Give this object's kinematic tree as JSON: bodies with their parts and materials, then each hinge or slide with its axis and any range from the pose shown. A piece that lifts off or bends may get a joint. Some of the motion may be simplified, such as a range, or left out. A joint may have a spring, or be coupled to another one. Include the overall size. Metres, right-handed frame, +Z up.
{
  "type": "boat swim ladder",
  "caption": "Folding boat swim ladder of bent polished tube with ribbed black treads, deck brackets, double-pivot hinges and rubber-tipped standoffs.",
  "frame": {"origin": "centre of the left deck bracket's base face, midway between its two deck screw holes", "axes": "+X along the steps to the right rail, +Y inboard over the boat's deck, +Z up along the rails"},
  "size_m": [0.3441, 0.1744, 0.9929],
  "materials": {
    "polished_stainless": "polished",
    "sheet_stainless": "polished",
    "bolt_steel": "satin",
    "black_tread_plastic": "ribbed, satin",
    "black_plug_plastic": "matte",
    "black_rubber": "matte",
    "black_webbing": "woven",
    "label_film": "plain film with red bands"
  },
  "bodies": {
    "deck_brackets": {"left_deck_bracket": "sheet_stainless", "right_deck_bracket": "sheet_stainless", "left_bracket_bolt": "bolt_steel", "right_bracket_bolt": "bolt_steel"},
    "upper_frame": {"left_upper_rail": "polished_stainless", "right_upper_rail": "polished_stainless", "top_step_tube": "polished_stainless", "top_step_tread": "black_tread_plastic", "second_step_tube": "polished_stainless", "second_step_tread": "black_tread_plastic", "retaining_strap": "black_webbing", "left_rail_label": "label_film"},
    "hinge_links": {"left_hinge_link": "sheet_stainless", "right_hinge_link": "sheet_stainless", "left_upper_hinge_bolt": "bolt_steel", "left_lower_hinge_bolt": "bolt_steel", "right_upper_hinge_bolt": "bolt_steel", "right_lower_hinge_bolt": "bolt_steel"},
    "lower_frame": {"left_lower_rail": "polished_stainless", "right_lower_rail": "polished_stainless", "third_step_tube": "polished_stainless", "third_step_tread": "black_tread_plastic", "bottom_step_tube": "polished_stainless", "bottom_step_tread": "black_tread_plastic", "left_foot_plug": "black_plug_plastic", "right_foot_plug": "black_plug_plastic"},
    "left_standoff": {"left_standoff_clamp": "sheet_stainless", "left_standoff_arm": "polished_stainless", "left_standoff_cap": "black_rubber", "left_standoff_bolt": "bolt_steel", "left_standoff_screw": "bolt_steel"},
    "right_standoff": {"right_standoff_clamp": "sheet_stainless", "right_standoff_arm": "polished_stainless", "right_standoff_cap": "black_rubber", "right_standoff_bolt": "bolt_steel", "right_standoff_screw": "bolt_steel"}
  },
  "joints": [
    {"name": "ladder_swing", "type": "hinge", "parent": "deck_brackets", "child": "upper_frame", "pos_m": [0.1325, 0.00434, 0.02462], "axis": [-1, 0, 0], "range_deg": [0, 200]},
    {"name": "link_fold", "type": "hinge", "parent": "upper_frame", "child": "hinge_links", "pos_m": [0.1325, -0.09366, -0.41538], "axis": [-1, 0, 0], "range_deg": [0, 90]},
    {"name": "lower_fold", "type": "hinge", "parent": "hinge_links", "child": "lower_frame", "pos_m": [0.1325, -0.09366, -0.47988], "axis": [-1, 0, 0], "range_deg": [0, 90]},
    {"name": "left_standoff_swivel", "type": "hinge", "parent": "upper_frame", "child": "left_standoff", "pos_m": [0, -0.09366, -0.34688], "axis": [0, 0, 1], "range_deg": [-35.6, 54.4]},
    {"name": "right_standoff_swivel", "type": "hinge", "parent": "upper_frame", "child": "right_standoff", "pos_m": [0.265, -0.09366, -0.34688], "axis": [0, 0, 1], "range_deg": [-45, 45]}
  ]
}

-=-=-=-=-

# EXERCISE OBJECTIVE:
Write out each line of the data above again, exactly as given.

# OUTPUT FOR THIS TASK:
Give this object's kinematic tree as JSON: bodies with their parts and materials, then each hinge or slide with its axis and any range from the pose shown. A piece that lifts off or bends may get a joint. Some of the motion may be simplified, such as a range, or left out. A joint may have a spring, or be coupled to another one. Include the overall size. Metres, right-handed frame, +Z up.
{
  "type": "boat swim ladder",
  "caption": "Folding boat swim ladder of bent polished tube with ribbed black treads, deck brackets, double-pivot hinges and rubber-tipped standoffs.",
  "frame": {"origin": "centre of the left deck bracket's base face, midway between its two deck screw holes", "axes": "+X along the steps to the right rail, +Y inboard over the boat's deck, +Z up along the rails"},
  "size_m": [0.3441, 0.1744, 0.9929],
  "materials": {
    "polished_stainless": "polished",
    "sheet_stainless": "polished",
    "bolt_steel": "satin",
    "black_tread_plastic": "ribbed, satin",
    "black_plug_plastic": "matte",
    "black_rubber": "matte",
    "black_webbing": "woven",
    "label_film": "plain film with red bands"
  },
  "bodies": {
    "deck_brackets": {"left_deck_bracket": "sheet_stainless", "right_deck_bracket": "sheet_stainless", "left_bracket_bolt": "bolt_steel", "right_bracket_bolt": "bolt_steel"},
    "upper_frame": {"left_upper_rail": "polished_stainless", "right_upper_rail": "polished_stainless", "top_step_tube": "polished_stainless", "top_step_tread": "black_tread_plastic", "second_step_tube": "polished_stainless", "second_step_tread": "black_tread_plastic", "retaining_strap": "black_webbing", "left_rail_label": "label_film"},
    "hinge_links": {"left_hinge_link": "sheet_stainless", "right_hinge_link": "sheet_stainless", "left_upper_hinge_bolt": "bolt_steel", "left_lower_hinge_bolt": "bolt_steel", "right_upper_hinge_bolt": "bolt_steel", "right_lower_hinge_bolt": "bolt_steel"},
    "lower_frame": {"left_lower_rail": "polished_stainless", "right_lower_rail": "polished_stainless", "third_step_tube": "polished_stainless", "third_step_tread": "black_tread_plastic", "bottom_step_tube": "polished_stainless", "bottom_step_tread": "black_tread_plastic", "left_foot_plug": "black_plug_plastic", "right_foot_plug": "black_plug_plastic"},
    "left_standoff": {"left_standoff_clamp": "sheet_stainless", "left_standoff_arm": "polished_stainless", "left_standoff_cap": "black_rubber", "left_standoff_bolt": "bolt_steel", "left_standoff_screw": "bolt_steel"},
    "right_standoff": {"right_standoff_clamp": "sheet_stainless", "right_standoff_arm": "polished_stainless", "right_standoff_cap": "black_rubber", "right_standoff_bolt": "bolt_steel", "right_standoff_screw": "bolt_steel"}
  },
  "joints": [
    {"name": "ladder_swing", "type": "hinge", "parent": "deck_brackets", "child": "upper_frame", "pos_m": [0.1325, 0.00434, 0.02462], "axis": [-1, 0, 0], "range_deg": [0, 200]},
    {"name": "link_fold", "type": "hinge", "parent": "upper_frame", "child": "hinge_links", "pos_m": [0.1325, -0.09366, -0.41538], "axis": [-1, 0, 0], "range_deg": [0, 90]},
    {"name": "lower_fold", "type": "hinge", "parent": "hinge_links", "child": "lower_frame", "pos_m": [0.1325, -0.09366, -0.47988], "axis": [-1, 0, 0], "range_deg": [0, 90]},
    {"name": "left_standoff_swivel", "type": "hinge", "parent": "upper_frame", "child": "left_standoff", "pos_m": [0, -0.09366, -0.34688], "axis": [0, 0, 1], "range_deg": [-35.6, 54.4]},
    {"name": "right_standoff_swivel", "type": "hinge", "parent": "upper_frame", "child": "right_standoff", "pos_m": [0.265, -0.09366, -0.34688], "axis": [0, 0, 1], "range_deg": [-45, 45]}
  ]
}